What remains of interest are small bits, as, for example, the military men say socialist countries reject American-style democracy because they see it as substituting corporate rule for Soviet political rule or the assertion that Europeans distrust America’s judgment because it wasn’t invaded in WWI or WWII.

Skip this fantasy.

Read history instead.

There’s no humanity in this tale.

The Third World War: August 1985
by Gen. Sir John Hackett et al.
Macmillan, © 1978. 368 p.
1979 bestseller #09 My grade: C

©2019 Linda G. Aragoni

August, 1914: Russia was doomed

Author's name and novel title set in yellow and orange respectively against camouflage backgound of dust jacket.
Author and title stand out against the camouflage.
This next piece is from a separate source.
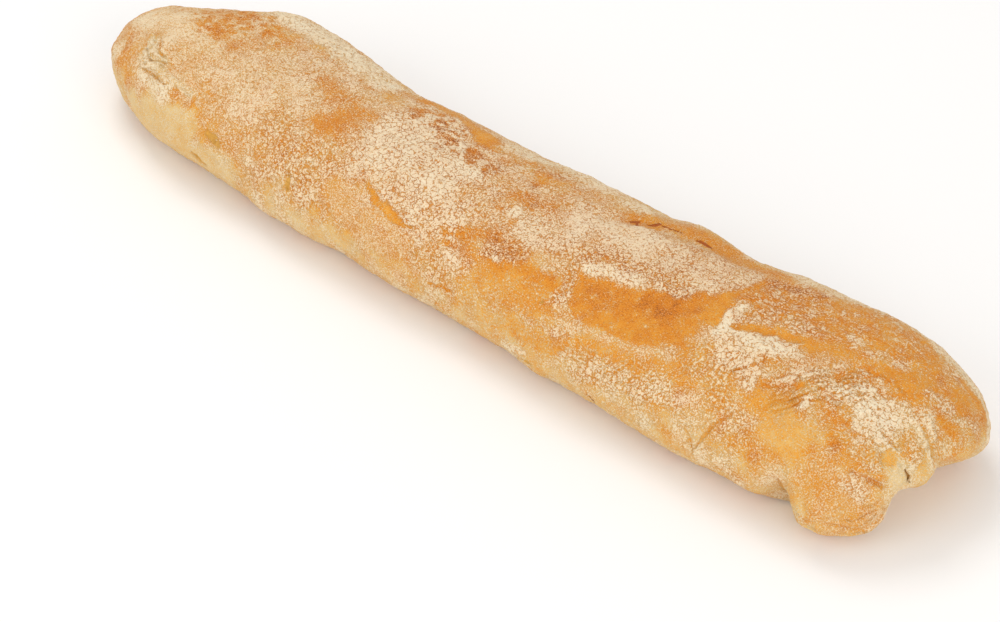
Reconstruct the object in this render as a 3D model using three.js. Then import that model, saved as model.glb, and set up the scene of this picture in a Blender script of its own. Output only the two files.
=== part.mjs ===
// A long, flat rustic white loaf of the baguette family: one solid of crust and crumb, lying on its base.
// Millimetres, +Z up. X runs from the narrow end to the broad end, -Y is the side with the ear, and the
// origin is the middle of the footprint on the surface that the loaf lies on.
import * as THREE from "three";
import { mergeVertices } from "three/addons/utils/BufferGeometryUtils.js";

// ---- Driving dimensions ----
const LENGTH = 510; // tip to tip before the broad end is pushed in
const HALF_WIDTH = 50; // mean half width of the long middle
const CROWN = 57; // height of the long middle
const EQUATOR = 0.42; // height of the widest line, as a share of the crown
const UNDERCUT = 1.28; // how far the lower half would reach below the surface that cuts it flat
const SQUARENESS = 2.25; // exponent of the cross section: 2 is an ellipse
const AXIS_HEIGHT = EQUATOR * CROWN; // the line that turns are measured round

// The rounding of each end: how far from the tip it begins, and how blunt it is.
const NARROW_END = { length: 81, bluntness: 2.2 };
const BROAD_END = { length: 50, bluntness: 2.4 };

// ---- Mesh spacing ----
const SIDE_STEPS = 42; // around the crust, from one edge of the base over the crown to the other
const BASE_STEPS = 6; // across the base
const STEP_ALONG = 5.2; // between rings on the long middle
const FINE_STEP_ALONG = 3.6; // between rings at the broad end
const FINE_FROM = 150; // where the finer rings begin

// ---- Uneven shaping: where the hand-rolled dough is fuller or slimmer than its mean ----
// at and spread lie along X. What is added to the front, the back and the crown follows.
const SWELLINGS = [
  { name: "narrow tip", at: -255, spread: 34, front: -5, back: -4, crown: -4 },
  { name: "neck", at: -215, spread: 30, front: -4, back: -15, crown: -1 },
  { name: "shoulder", at: -165, spread: 32, front: -1, back: 6, crown: 0 },
  { name: "waist", at: -85, spread: 24, front: 2, back: -6, crown: 0 },
  { name: "second waist", at: -28, spread: 38, front: 3, back: -4, crown: 0 },
  { name: "belly", at: 72, spread: 58, front: 5, back: -1, crown: 1 },
  { name: "rise of the hip", at: 150, spread: 28, front: 4, back: 8, crown: 0 },
  { name: "hip", at: 195, spread: 30, front: 3, back: 8, crown: 0 },
  { name: "broad tip", at: 240, spread: 26, front: 2, back: 6, crown: -6 },
];

// ---- Pulls: handfuls of dough that shaping moved, each fading out over its reach ----
const PULLS = [
  { name: "tuck under the broad end", centre: [262, -5, -8], reach: [62, 54, 48], move: [-29, 0, 8] },
  { name: "front corner rounded off", centre: [256, -46, 30], reach: [40, 40, 36], move: [-12, 5, 0] },
  { name: "ear, left half", centre: [213, -50, 9], reach: [19, 22, 30], move: [0, -2.5, -1] },
  { name: "ear, right half", centre: [236, -34, 9], reach: [22, 22, 32], move: [4, 4, -1] },
  { name: "notch before the ear", centre: [198, -51, 6], reach: [13, 18, 34], move: [1, 10, 2] },
  { name: "notch behind the ear", centre: [242, -21, 12], reach: [13, 12, 26], move: [-6, 3, 2] },
  { name: "fold in the end face", centre: [250, -2, 26], reach: [18, 14, 34], move: [-6, 0, 0] },
];

// ---- Lumps and hollows of the crust ----
// x is along the loaf and turn is in degrees round it: 0 at the crown, 90 at the front, -90 at the back.
// along and across are their reaches in mm, and rise is the height, negative for a hollow.
const LUMPS = [
  { name: "back knuckle", x: -178, turn: -60, along: 22, across: 26, rise: 3 },
  { name: "lip behind the back crease", x: 88, turn: -66, along: 30, across: 18, rise: 3 },
  { name: "dip before the lip", x: 66, turn: -58, along: 14, across: 16, rise: -1.5 },
  { name: "dip after the lip", x: 124, turn: -58, along: 16, across: 18, rise: -1 },
  { name: "nick in the back", x: -6, turn: -52, along: 20, across: 20, rise: -1.5 },
  { name: "front foot, narrow end", x: -112, turn: 104, along: 22, across: 20, rise: 2.5 },
  { name: "front foot, middle", x: 60, turn: 104, along: 18, across: 16, rise: 1.5 },
  { name: "front foot, broad end", x: 122, turn: 104, along: 36, across: 18, rise: 2 },
  { name: "blister at the narrow tip", x: -206, turn: 2, along: 24, across: 22, rise: 1.5 },
  { name: "hollow behind the pinch", x: -186, turn: 40, along: 16, across: 14, rise: -1.5 },
  { name: "cheek of the narrow end", x: -176, turn: 76, along: 24, across: 18, rise: 1.5 },
  { name: "dusted plateau", x: -38, turn: 22, along: 40, across: 30, rise: 1.2 },
  { name: "peeled crescent", x: -36, turn: 60, along: 16, across: 8, rise: -1.5 },
  { name: "bronze hollow", x: 112, turn: 42, along: 52, across: 20, rise: -1.2 },
  { name: "collar", x: 152, turn: 30, along: 20, across: 22, rise: 1.5 },
  { name: "back of the hip", x: 178, turn: -12, along: 40, across: 22, rise: 1.2 },
  { name: "far side of the hip", x: 190, turn: -52, along: 44, across: 26, rise: 2 },
  { name: "saddle above the ear", x: 204, turn: 46, along: 20, across: 20, rise: -1.5 },
  { name: "palm of the ear", x: 226, turn: 62, along: 16, across: 14, rise: 2 },
];

// ---- Folds and creases: each a line through x, turn pairs with a half width and a rise in mm ----
const CREASES = [
  { name: "back crease", line: [[54, -18], [72, -34], [98, -46], [120, -50]], reach: 8, rise: -3 },
  { name: "pinch at the narrow tip", line: [[-213, 42], [-200, 54], [-186, 60]], reach: 8, rise: 2 },
  { name: "front crease", line: [[176, 66], [163, 79], [155, 90]], reach: 7, rise: -1.5 },
  { name: "ridge under the bronze hollow", line: [[72, 76], [96, 67], [120, 56]], reach: 7, rise: 1.2 },
  { name: "tongue in the collar", line: [[142, 19], [160, 8], [180, 0]], reach: 7, rise: -1.5 },
  { name: "valley over the broad end", line: [[196, 8], [214, 12], [232, 16]], reach: 10, rise: -1.5 },
];

// ---- Even unevenness: small low lumps and hollows strewn over the whole crust ----
// slimness is how much longer than wide each one is, and turns is the span round the loaf in degrees.
const UNEVENNESS = { count: 150, smallest: 11, largest: 26, rise: 0.9, slimness: 1.3, turns: 240, seed: 41 };
const BASE_EASE = 7; // relief fades out over this height above the base
const END_FULLNESS = 0.9; // under 1 the tips stay higher than they are wide

/** 1 at the middle, falling smoothly to 0 at the rim of its reach. */
const fade = (distance) => (distance < 1 ? (1 - distance * distance) ** 2 : 0);

/** A bell curve of the distance from its middle. */
const bell = (distance) => Math.exp(-distance * distance);

/** How much of the full section is left near the ends, from 0 at a tip to 1. */
function endRounding(x) {
  const share = (end, fromTip) => {
    const outside = Math.max(0, 1 - fromTip / end.length);
    return (1 - Math.min(1, outside) ** end.bluntness) ** (1 / end.bluntness);
  };
  return share(NARROW_END, x + LENGTH / 2) * share(BROAD_END, LENGTH / 2 - x);
}

/** The cross section at x: its reach to the front and back, and its height. */
function sectionAt(x) {
  const section = { front: HALF_WIDTH, back: HALF_WIDTH, crown: CROWN };
  for (const swelling of SWELLINGS) {
    const weight = bell((x - swelling.at) / swelling.spread);
    section.front += weight * swelling.front;
    section.back += weight * swelling.back;
    section.crown += weight * swelling.crown;
  }
  return section;
}

/** The point of the plain loaf at x along it and the angle round it, with 90 degrees at the crown. */
function plainCrust(x, angle) {
  const { front, back, crown } = sectionAt(x);
  const rounding = endRounding(x);
  const across = Math.cos(angle);
  const upward = Math.sin(angle);
  const radius = (Math.abs(across) ** SQUARENESS + Math.abs(upward) ** SQUARENESS) ** (-1 / SQUARENESS);
  const equator = EQUATOR * crown;
  const rise = (upward > 0 ? crown - equator : equator * UNDERCUT) * rounding ** END_FULLNESS;
  return new THREE.Vector3(
    x,
    (back - front) / 2 + ((back + front) / 2) * rounding * radius * across,
    equator + rise * radius * upward,
  );
}

/** Moves a point by every pull that reaches it, in turn. */
function applyPulls(point) {
  for (const pull of PULLS) {
    const [x, y, z] = pull.centre;
    const [rx, ry, rz] = pull.reach;
    const distance = Math.hypot((point.x - x) / rx, (point.y - y) / ry, (point.z - z) / rz);
    point.addScaledVector(new THREE.Vector3(...pull.move), fade(distance));
  }
  return point;
}

/** Where x and a turn in degrees lie on the crust unrolled flat, in mm. */
function unrolled(x, turn) {
  return new THREE.Vector2(x, THREE.MathUtils.degToRad(turn) * HALF_WIDTH);
}

/** Low lumps and hollows strewn by a seeded rule. */
function strewnLumps({ count, smallest, largest, rise, slimness, turns, seed }) {
  let state = seed;
  const random = () => {
    state = (state * 1664525 + 1013904223) % 4294967296;
    return state / 4294967296;
  };
  return Array.from({ length: count }, () => {
    const size = smallest + random() * (largest - smallest);
    const x = (random() - 0.5) * LENGTH;
    const turn = (random() - 0.5) * turns;
    return { x, turn, along: size * slimness, across: size, rise: rise * (2 * random() - 1) };
  });
}

/** The distance from a place on the unrolled crust to a line of such places. */
function distanceToLine(place, line) {
  let nearest = Infinity;
  for (let i = 1; i < line.length; i++) {
    const step = line[i].clone().sub(line[i - 1]);
    const offset = place.clone().sub(line[i - 1]);
    const share = THREE.MathUtils.clamp(offset.dot(step) / step.lengthSq(), 0, 1);
    nearest = Math.min(nearest, offset.distanceTo(step.multiplyScalar(share)));
  }
  return nearest;
}

const allLumps = [...LUMPS, ...strewnLumps(UNEVENNESS)];
const lumps = allLumps.map((lump) => ({ ...lump, place: unrolled(lump.x, lump.turn) }));
const creases = CREASES.map((crease) => ({ ...crease, line: crease.line.map((pair) => unrolled(...pair)) }));

/** How far the crust rises above the smooth loaf at a point of it. */
function crustRise(point) {
  const turn = THREE.MathUtils.radToDeg(Math.atan2(-point.y, point.z - AXIS_HEIGHT));
  const place = unrolled(point.x, turn);
  let rise = 0;
  for (const lump of lumps) {
    const offset = place.clone().sub(lump.place);
    rise += lump.rise * fade(Math.hypot(offset.x / lump.along, offset.y / lump.across));
  }
  for (const crease of creases) {
    rise += crease.rise * fade(distanceToLine(place, crease.line) / crease.reach);
  }
  return rise * Math.min(1, point.z / BASE_EASE);
}

/** Ring places along X: even steps over the rounded profile, finer at the broad end. */
function ringPlaces() {
  const places = [];
  const fine = 0.1;
  let travelled = 0;
  let height = 0;
  for (let x = -LENGTH / 2 + fine; x < LENGTH / 2; x += fine) {
    const next = endRounding(x) * HALF_WIDTH;
    travelled += Math.hypot(fine, next - height);
    height = next;
    const step = x > FINE_FROM ? FINE_STEP_ALONG : STEP_ALONG;
    if (travelled >= step) {
      places.push(x);
      travelled -= step;
    }
  }
  return places;
}

/** Angles round a ring: close together over the crust, wide apart across the flat base. */
function ringAngles() {
  const edge = Math.asin(1 / UNDERCUT); // how far below the equator the base begins
  const crustSpan = Math.PI + 2 * edge;
  const baseSpan = 2 * Math.PI - crustSpan;
  const spread = (start, span, steps) => Array.from({ length: steps }, (_, i) => start + (span * i) / steps);
  return [...spread(-edge, crustSpan, SIDE_STEPS), ...spread(Math.PI + edge, baseSpan, BASE_STEPS)];
}

/** The smooth loaf: a globe whose poles are the two tips, with each vertex moved to its place. */
function smoothLoaf() {
  const places = [-LENGTH / 2, ...ringPlaces(), LENGTH / 2];
  const angles = ringAngles();
  const globe = new THREE.SphereGeometry(1, angles.length, places.length - 1);
  const { position, uv } = globe.attributes;
  for (let i = 0; i < position.count; i++) {
    const ring = Math.round((1 - uv.getY(i)) * (places.length - 1));
    const isTip = ring === 0 || ring === places.length - 1;
    const turn = isTip ? 0 : Math.round((1 - uv.getX(i)) * angles.length) % angles.length;
    const point = applyPulls(plainCrust(places[ring], angles[turn]));
    position.setXYZ(i, point.x, point.y, Math.max(0, point.z));
  }
  globe.deleteAttribute("uv");
  globe.deleteAttribute("normal");
  const loaf = mergeVertices(globe, 1e-3);
  loaf.computeVertexNormals();
  return loaf;
}

/** The crust: the smooth loaf with its lumps, hollows and creases, centred over its footprint. */
function crustGeometry() {
  const geometry = smoothLoaf();
  const { position, normal } = geometry.attributes;
  const point = new THREE.Vector3();
  const outward = new THREE.Vector3();
  for (let i = 0; i < position.count; i++) {
    point.fromBufferAttribute(position, i);
    outward.fromBufferAttribute(normal, i);
    point.addScaledVector(outward, crustRise(point));
    position.setXYZ(i, point.x, point.y, Math.max(0, point.z));
  }
  geometry.computeBoundingBox();
  const { min, max } = geometry.boundingBox;
  geometry.translate(-(min.x + max.x) / 2, -(min.y + max.y) / 2, 0);
  geometry.computeVertexNormals();
  return geometry;
}

const crust = new THREE.MeshStandardMaterial({ color: 0xdba864, roughness: 0.85, metalness: 0 });

const loaf = new THREE.Mesh(crustGeometry(), crust);
loaf.name = "loaf";

const model = new THREE.Group();
model.add(loaf);
export default model;
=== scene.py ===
"""A long, flat, floured white loaf of the baguette family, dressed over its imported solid.

The loaf is one piece. Its crust is a refined copy of the solid, browned, creased, cracked and floured by
named places on the loaf, with fine flour clumps lying on it. Places are given by x in millimetres along the
loaf, from the slim tip to the broad tip, and by a turn round it in degrees: 0 at the crown, 90 at the front
and -90 at the back. Everything else is in metres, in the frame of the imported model.
"""

from __future__ import annotations

import logging
import math
from collections.abc import Callable
from dataclasses import dataclass, field
from enum import Enum
from functools import partial
from typing import NamedTuple

import bmesh
import bpy
import numpy as np
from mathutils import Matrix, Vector, noise
from mathutils.bvhtree import BVHTree

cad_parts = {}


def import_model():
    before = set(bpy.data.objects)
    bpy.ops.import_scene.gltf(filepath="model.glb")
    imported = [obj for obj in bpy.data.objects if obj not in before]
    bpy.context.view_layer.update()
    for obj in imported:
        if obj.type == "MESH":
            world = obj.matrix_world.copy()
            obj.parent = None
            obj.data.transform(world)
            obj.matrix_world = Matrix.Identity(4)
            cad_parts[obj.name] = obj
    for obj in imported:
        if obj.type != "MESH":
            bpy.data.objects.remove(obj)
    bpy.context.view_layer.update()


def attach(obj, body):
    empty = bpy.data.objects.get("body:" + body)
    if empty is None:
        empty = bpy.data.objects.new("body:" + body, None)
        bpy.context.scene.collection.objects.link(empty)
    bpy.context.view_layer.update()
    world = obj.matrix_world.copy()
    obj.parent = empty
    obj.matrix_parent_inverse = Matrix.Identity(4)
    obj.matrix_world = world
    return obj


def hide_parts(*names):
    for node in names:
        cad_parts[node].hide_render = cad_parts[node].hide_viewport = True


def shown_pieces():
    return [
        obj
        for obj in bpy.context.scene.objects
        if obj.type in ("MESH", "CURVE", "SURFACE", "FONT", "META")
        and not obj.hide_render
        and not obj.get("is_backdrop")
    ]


log = logging.getLogger("loaf")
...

August, 1914, Alexander Solzhenitsyn’s novel about the first two weeks of World War I on the Eastern Front is not for the faint of heart.

Russian naming conventions are bewildering, the story jumps from one military unit to another, and the camouflage green liner-paper maps are hard to read.

Those who persevere will find the novel worth the effort.

The novel traces the events of the first two weeks of WWI. Russia had foolishly promised France they’d begin war operations 15 days after war was declared, long before the country was prepared to supply its frontline troops.

Russia’s generals were mainly old duffers whose skills consisted mainly of “being able to compose the right sort of dispatches…which can make inaction sound like hard fighting.”

Up against a German army armed with tanks and connected by telephone, the Russian horse soldiers with 19th century weaponry and hand-delivered battle orders were out of their league.

Against this backdrop of incompetence on a monumental scale, Solzhenitsyn shows the rugged endurance and bravery of ordinary soldiers.

If you read nothing more of August 1914, read chapter 50 in which eight soldiers carry their regimental commander’s body home for burial. Even in translation, it’s a great piece of writing that can stand alone.

August, 1914 by Alexander Solzhenitsyn
Trans. Michael Glenny
Farrar, Straus and Giroux, ©1972, 622 p.